- Born: Max Kester Dodgson 11 December 1901 Leeds, England
- Died: 14 December 1991 (aged 90) Reigate, Surrey, England
- Occupations: Scriptwriter, lyricist

= Max Kester =

British scriptwriter and lyricist (1901–1991)

Max Kester Dodgson (11 December 1901 - 14 December 1991), known professionally as Max Kester, was a British scriptwriter and lyricist.

==Biography==
He was born in Leeds, the son of James Dodgson, an artist who drew cartoons for The Yorkshire Post under the pseudonym "Kester". Max Kester Dodgson started work on the Yorkshire Post, and wrote and edited early radio programmes for the BBC in Leeds in 1926, as Max Kester. He moved to London by the late 1920s, and worked for His Master's Voice records. He also became a singer with Ray Noble's Orchestra, and wrote the lyrics for a number of songs composed and recorded by Noble. Most successful was "Love Locked Out", first recorded in 1933 and later sung by many artists including Frank Sinatra in 1957.

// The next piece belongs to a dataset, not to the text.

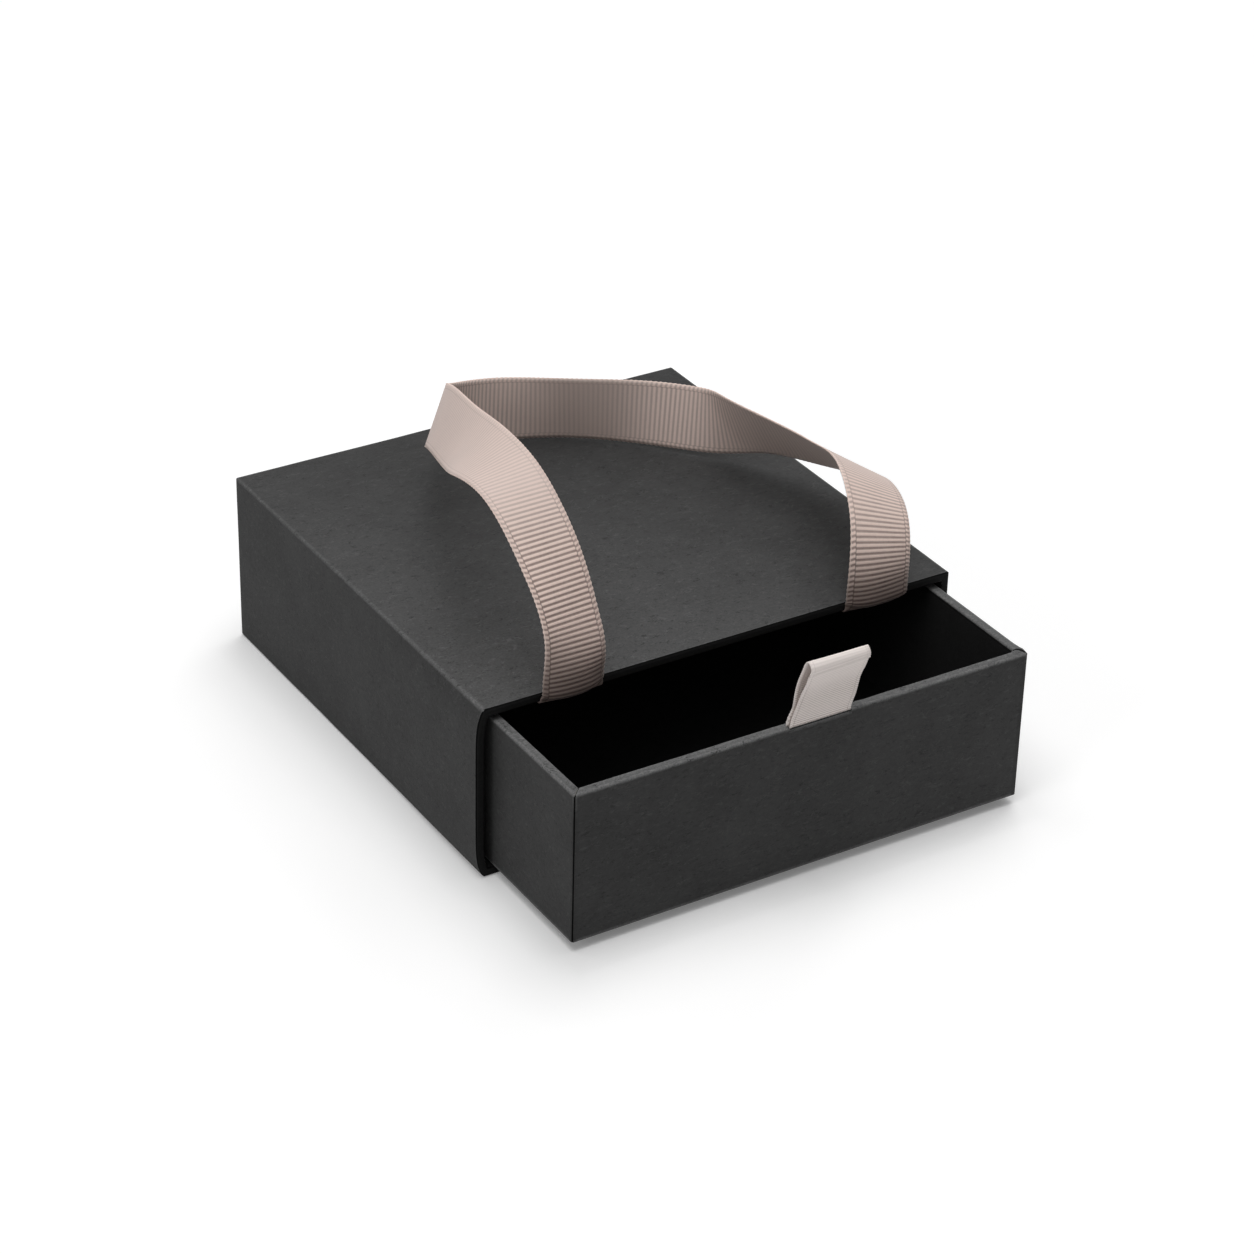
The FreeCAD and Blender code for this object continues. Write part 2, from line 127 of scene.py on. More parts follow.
# %% Helpers for node trees
def add_node(tree, kind, settings=None, **sockets):
    """A node with its settings, and its sockets filled by a value or joined to another socket."""
    made = tree.nodes.new(kind)
    for name, value in (settings or {}).items():
        setattr(made, name, value)
    for name, value in sockets.items():
        socket = made.inputs[int(name[1:])] if name[1:].isdigit() else made.inputs[name]
        if isinstance(value, bpy.types.NodeSocket):
            tree.links.new(value, socket)
        else:
            socket.default_value = value
    return made


def math_node(tree, operation, *values, clamp=False):
    """One step of arithmetic between sockets or numbers."""
    return add_node(tree, "ShaderNodeMath", {"operation": operation, "use_clamp": clamp},
                    **{f"_{i}": value for i, value in enumerate(values)}).outputs[0]


def times(tree, first, second, clamp=False):
    """Two values multiplied."""
    return math_node(tree, "MULTIPLY", first, second, clamp=clamp)


def times_plus(tree, value, factor, more, clamp=False):
    """A value multiplied, and then more added."""
    return math_node(tree, "MULTIPLY_ADD", value, factor, more, clamp=clamp)


def mix_colour(tree, share, first, second):
    """A colour between two others."""
    return add_node(tree, "ShaderNodeMix", {"data_type": "RGBA"},
                    _0=share, _6=first, _7=second).outputs[2]


def stored(tree, name):
    """A value that is stored under this name on the piece's points."""
    return add_node(tree, "ShaderNodeAttribute", {"attribute_name": name}).outputs["Fac"]


def grey(value, warmth=0.0):
    """A grey, a little warm or cool."""
    return (value * (1 + warmth), value, value * (1 - warmth), 1)


def new_finish(name, roughness, specular):
    """A material whose shader has a constant roughness and gloss."""
    material = bpy.data.materials.new(name)
    material.use_nodes = True
    shader = material.node_tree.nodes["Principled BSDF"]
    shader.inputs["Roughness"].default_value = roughness
    shader.inputs["Specular IOR Level"].default_value = specular
    return material, material.node_tree, shader


def fill_finish(tree, shader, colour, height, strength, relief):
    """Join a colour and a bump of this height to the shader."""
    tree.links.new(colour, shader.inputs["Base Color"])
    bump = add_node(tree, "ShaderNodeBump", Strength=strength, Distance=relief, Height=height)
    tree.links.new(bump.outputs[0], shader.inputs["Normal"])


# %% [markdown]
# ## Floor, background and light
# The box stands on a white sweep, with only a soft shadow round its foot. A white floor that is lit
# at a plain level renders as light grey, so what the camera and reflections see of the floor gets
# some white of its own: a little less close to the box, which is painted shade that keeps the
# shadow round its foot deeper, and nothing but white far away, where the sweep meets the
# background.

# %% The floor
def seen_directly(tree):
    """1 for a ray from the camera, a reflection or a refraction, and 0 for light that fills in."""
    path = add_node(tree, "ShaderNodeLightPath").outputs
    either = math_node(tree, "MAXIMUM", path["Is Camera Ray"], path["Is Glossy Ray"])
    return math_node(tree, "MAXIMUM", either, path["Is Transmission Ray"])


FLOOR_SIZE, FLOOR_COLOUR = 8, 0.9
# less glow near the box: painted shade round its foot
NEAR_GLOW, FAR_GLOW, GLOW_REACH, GLOW_CURVE = 0.15, 0.25, 20 * MM, 0.6
WHITE_FROM, WHITE_TO = 0.35, 1.1  # m from the middle of the floor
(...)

Kester recorded and broadcast as one of "Those Four Chaps", together with Claude Hulbert, Bobbie Comber, and Paul England. By 1933, he worked regularly for BBC radio in London, initially writing and presenting variety shows and concert party broadcasts. These included The Air-Do-Wells, introduced in 1934, devised and produced by Kester and Bryan Michie, and for which Kester wrote the lyrics to music provided by Ray Noble. In 1937, Kester wrote and presented The Plums, described by Denis Gifford as the "first radio family to appear in a regular series" on British radio.

In 1939, he devised and produced Danger - Men at Work!, a successful comedy series which continued intermittently until 1947, and co-wrote the political satire Adolf in Blunderland, broadcast in October 1939 shortly after the outbreak of the Second World War. Kester was one of the most prolific BBC radio writers and producers during the war, and worked with comic performers such as Robb Wilton, Lupino Lane, Will Hay, and George Formby as well as on variety programmes.

In 1943, he wrote and produced a radio series, Robin Hood, which provided the basis for the subsequent 1953 TV series starring Patrick Troughton, and in the early 1950s he wrote plays on historical subjects for Children's Hour. After the war he also worked on the theatre acts of such performers as Jack Hulbert, Cicely Courtneidge, Fred Emney and Richard Hearne. He co-wrote the 1949 musical Her Excellency starring Courtneidge.

In cinema he co-wrote the 1941 film Crook's Tour, the 1946 George Formby film George in Civvy Street, and the 1961 film Ticket to Paradise.

He died in Reigate, Surrey in 1991, aged 90.